#### Dataset extract

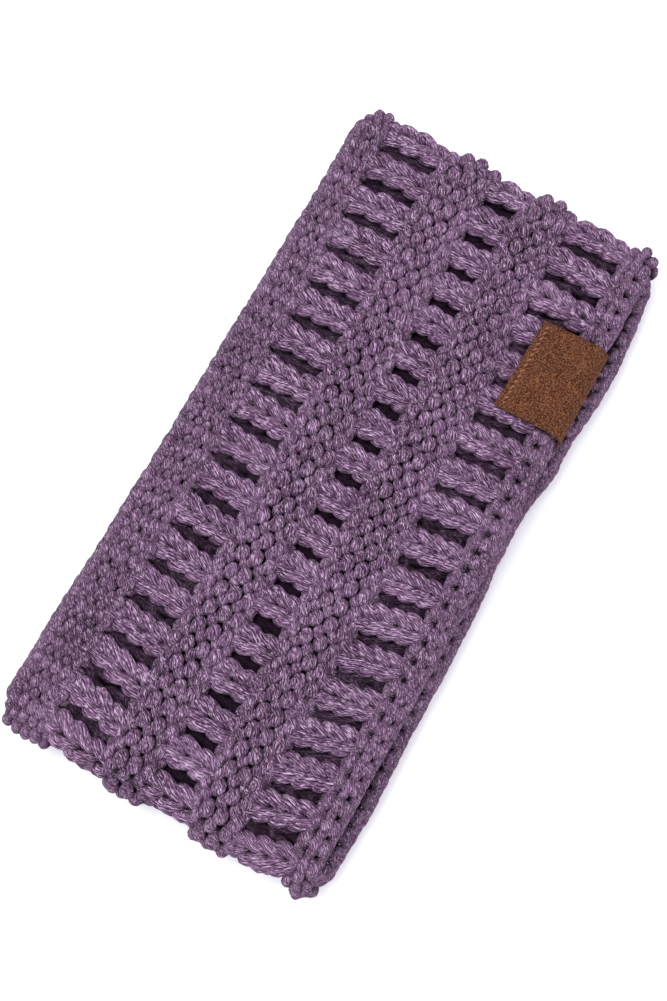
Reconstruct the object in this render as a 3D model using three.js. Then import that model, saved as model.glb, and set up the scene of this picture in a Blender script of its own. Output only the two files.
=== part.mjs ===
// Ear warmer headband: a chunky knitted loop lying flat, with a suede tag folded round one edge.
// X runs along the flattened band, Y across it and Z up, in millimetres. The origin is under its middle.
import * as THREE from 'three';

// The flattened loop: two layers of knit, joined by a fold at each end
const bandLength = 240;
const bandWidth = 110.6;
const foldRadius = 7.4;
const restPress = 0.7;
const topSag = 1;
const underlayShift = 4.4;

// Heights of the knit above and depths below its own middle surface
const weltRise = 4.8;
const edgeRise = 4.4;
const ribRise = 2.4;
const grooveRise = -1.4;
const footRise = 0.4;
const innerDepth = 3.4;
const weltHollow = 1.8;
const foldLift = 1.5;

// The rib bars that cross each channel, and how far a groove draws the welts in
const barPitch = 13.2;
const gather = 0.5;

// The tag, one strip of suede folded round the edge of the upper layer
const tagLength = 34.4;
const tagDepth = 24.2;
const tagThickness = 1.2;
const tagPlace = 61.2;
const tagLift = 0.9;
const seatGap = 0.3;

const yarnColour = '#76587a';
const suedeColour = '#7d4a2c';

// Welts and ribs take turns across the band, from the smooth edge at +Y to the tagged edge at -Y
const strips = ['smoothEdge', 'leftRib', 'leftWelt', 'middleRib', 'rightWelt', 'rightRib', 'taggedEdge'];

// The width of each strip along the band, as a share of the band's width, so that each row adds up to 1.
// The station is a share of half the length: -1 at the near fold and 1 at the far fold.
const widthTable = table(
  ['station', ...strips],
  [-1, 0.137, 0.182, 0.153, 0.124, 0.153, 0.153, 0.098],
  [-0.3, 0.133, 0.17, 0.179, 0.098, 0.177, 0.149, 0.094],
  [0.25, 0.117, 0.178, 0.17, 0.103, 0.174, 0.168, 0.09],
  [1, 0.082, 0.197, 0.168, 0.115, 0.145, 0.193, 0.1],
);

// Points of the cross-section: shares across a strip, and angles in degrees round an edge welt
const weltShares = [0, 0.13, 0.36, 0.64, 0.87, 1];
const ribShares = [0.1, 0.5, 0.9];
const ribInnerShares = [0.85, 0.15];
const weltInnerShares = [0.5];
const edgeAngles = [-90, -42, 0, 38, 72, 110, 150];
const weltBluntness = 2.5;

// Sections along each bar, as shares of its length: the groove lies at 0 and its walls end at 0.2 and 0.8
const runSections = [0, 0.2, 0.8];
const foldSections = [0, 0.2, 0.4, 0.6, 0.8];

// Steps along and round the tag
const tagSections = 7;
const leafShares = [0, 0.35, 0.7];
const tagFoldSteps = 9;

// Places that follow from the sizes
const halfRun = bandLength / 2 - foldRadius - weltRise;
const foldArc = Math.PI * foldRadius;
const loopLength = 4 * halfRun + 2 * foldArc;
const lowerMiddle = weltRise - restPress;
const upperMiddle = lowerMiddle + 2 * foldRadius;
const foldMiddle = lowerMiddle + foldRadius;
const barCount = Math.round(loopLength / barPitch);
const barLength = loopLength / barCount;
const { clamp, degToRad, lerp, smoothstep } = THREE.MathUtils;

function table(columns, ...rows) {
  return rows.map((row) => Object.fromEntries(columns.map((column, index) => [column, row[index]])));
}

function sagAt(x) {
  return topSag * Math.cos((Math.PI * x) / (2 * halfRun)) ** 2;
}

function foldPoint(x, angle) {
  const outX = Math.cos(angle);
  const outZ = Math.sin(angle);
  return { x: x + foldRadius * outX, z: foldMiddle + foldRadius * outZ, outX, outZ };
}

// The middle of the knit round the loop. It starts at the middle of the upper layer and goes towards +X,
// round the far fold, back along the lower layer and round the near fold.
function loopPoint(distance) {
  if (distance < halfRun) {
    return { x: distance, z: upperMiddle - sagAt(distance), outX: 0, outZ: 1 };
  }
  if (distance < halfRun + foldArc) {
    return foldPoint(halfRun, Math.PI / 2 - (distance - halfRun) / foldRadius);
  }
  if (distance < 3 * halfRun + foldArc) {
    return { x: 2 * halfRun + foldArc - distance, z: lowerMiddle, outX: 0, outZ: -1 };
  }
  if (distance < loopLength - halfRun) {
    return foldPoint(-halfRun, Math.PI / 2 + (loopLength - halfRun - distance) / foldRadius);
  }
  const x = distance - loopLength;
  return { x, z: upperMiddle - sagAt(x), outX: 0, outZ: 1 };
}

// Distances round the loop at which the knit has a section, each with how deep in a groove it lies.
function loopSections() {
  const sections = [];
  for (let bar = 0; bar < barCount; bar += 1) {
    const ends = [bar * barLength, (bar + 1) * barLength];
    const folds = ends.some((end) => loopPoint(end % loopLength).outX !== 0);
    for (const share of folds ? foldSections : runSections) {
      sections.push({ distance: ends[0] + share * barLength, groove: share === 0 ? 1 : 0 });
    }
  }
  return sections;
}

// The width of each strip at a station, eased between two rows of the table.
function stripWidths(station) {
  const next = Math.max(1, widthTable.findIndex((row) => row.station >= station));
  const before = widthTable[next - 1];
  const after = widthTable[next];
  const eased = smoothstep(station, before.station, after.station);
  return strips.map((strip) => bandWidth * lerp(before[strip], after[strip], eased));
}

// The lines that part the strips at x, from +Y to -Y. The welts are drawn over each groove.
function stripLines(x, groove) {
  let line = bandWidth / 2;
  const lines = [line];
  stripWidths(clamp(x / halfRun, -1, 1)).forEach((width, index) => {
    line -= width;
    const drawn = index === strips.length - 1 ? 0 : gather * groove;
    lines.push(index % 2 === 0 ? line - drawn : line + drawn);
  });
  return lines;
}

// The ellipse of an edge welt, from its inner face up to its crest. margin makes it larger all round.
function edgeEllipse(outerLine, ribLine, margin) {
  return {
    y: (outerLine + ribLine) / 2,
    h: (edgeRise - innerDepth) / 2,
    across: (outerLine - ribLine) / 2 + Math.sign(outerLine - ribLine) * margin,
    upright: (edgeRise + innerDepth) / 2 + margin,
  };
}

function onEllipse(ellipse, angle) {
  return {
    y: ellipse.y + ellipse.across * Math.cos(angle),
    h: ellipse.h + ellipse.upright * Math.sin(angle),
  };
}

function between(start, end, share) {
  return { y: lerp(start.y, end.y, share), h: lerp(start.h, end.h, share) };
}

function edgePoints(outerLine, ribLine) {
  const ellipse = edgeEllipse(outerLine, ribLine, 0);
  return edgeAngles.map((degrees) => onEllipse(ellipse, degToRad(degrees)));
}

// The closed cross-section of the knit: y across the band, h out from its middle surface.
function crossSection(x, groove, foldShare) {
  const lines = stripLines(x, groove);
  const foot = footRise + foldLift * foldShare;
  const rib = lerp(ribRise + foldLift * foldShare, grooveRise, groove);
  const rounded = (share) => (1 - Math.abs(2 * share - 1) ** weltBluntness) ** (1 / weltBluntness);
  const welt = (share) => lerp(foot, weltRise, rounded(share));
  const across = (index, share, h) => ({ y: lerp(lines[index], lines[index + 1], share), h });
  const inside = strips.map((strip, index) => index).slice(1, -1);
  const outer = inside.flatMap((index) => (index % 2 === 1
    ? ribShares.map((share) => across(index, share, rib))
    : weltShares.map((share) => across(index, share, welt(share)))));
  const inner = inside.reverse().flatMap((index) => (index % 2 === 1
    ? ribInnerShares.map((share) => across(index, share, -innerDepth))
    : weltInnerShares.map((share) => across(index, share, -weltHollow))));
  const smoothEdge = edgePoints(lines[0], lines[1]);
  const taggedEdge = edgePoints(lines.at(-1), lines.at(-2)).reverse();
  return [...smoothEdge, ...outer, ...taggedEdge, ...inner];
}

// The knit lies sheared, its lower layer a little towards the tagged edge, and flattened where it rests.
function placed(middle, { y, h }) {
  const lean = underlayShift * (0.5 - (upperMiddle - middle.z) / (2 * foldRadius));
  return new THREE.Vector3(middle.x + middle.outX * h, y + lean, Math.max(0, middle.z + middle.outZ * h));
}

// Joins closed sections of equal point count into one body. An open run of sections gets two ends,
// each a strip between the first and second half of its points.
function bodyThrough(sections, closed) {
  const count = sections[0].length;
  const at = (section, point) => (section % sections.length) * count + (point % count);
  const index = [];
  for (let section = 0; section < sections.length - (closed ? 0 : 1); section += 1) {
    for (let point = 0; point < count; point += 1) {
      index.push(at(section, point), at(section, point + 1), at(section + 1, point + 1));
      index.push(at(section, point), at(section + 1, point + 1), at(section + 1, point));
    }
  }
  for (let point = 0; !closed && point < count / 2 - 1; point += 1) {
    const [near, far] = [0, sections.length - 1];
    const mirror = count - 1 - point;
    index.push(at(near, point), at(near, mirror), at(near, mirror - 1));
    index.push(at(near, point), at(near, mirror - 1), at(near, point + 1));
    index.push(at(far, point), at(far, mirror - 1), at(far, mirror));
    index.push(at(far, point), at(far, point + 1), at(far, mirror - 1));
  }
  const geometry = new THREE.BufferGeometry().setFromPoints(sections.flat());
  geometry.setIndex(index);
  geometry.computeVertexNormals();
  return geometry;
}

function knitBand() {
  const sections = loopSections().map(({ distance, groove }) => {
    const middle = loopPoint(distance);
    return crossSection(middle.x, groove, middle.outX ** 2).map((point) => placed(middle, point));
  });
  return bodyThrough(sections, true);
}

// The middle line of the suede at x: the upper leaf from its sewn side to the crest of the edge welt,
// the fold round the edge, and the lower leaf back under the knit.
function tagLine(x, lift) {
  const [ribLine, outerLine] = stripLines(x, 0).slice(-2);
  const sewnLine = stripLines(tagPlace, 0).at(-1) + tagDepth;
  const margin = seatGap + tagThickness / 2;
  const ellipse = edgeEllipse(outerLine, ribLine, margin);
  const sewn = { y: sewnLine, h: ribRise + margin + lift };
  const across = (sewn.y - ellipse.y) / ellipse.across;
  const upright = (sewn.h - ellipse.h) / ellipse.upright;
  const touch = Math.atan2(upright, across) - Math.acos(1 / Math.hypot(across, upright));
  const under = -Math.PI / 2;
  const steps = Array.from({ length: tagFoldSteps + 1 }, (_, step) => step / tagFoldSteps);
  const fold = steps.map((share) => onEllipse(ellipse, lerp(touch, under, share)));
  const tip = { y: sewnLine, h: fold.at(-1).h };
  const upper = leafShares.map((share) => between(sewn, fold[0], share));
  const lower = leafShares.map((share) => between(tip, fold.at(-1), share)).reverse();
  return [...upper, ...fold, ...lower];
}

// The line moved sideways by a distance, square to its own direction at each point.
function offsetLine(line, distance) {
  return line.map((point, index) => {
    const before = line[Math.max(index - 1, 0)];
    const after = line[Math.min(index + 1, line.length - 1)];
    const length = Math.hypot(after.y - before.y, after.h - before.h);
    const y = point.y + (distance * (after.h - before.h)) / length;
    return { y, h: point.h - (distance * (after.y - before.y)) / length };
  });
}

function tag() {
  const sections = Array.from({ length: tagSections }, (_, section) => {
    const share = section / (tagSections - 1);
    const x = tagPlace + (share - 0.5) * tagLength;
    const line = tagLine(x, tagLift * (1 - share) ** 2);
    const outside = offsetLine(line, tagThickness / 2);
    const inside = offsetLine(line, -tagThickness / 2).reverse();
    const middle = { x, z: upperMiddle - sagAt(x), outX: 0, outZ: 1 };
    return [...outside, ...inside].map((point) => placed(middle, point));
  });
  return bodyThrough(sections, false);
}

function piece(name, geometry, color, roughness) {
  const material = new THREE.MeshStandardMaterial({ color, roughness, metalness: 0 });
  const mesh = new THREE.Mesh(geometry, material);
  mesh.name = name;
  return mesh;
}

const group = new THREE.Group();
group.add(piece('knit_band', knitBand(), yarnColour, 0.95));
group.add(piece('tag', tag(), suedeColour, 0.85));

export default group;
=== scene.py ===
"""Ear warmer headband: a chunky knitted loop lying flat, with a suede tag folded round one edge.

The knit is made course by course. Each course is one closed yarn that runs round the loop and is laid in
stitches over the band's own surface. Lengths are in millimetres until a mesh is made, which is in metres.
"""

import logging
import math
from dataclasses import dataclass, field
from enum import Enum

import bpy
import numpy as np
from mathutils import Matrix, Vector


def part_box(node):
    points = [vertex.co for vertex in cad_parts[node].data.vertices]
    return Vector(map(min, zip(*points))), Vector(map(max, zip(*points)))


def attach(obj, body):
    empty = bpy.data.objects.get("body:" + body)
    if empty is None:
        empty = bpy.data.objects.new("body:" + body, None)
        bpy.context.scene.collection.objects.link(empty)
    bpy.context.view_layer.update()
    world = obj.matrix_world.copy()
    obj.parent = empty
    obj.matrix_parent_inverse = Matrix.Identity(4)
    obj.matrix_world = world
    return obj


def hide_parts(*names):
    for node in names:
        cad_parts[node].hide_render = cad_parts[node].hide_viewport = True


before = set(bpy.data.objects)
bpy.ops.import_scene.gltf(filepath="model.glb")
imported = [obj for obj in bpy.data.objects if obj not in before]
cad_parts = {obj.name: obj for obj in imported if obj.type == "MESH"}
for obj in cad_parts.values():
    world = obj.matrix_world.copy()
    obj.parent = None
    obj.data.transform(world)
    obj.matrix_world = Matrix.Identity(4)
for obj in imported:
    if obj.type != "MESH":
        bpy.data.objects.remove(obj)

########

**Exercise prompt:**
Starting with the line that contains "before = set(bpy.data.objects)", write out each line through the end of the listing, exactly as it appears, and include nothing else.

**Correct result:**
before = set(bpy.data.objects)
bpy.ops.import_scene.gltf(filepath="model.glb")
imported = [obj for obj in bpy.data.objects if obj not in before]
cad_parts = {obj.name: obj for obj in imported if obj.type == "MESH"}
for obj in cad_parts.values():
    world = obj.matrix_world.copy()
    obj.parent = None
    obj.data.transform(world)
    obj.matrix_world = Matrix.Identity(4)
for obj in imported:
    if obj.type != "MESH":
        bpy.data.objects.remove(obj)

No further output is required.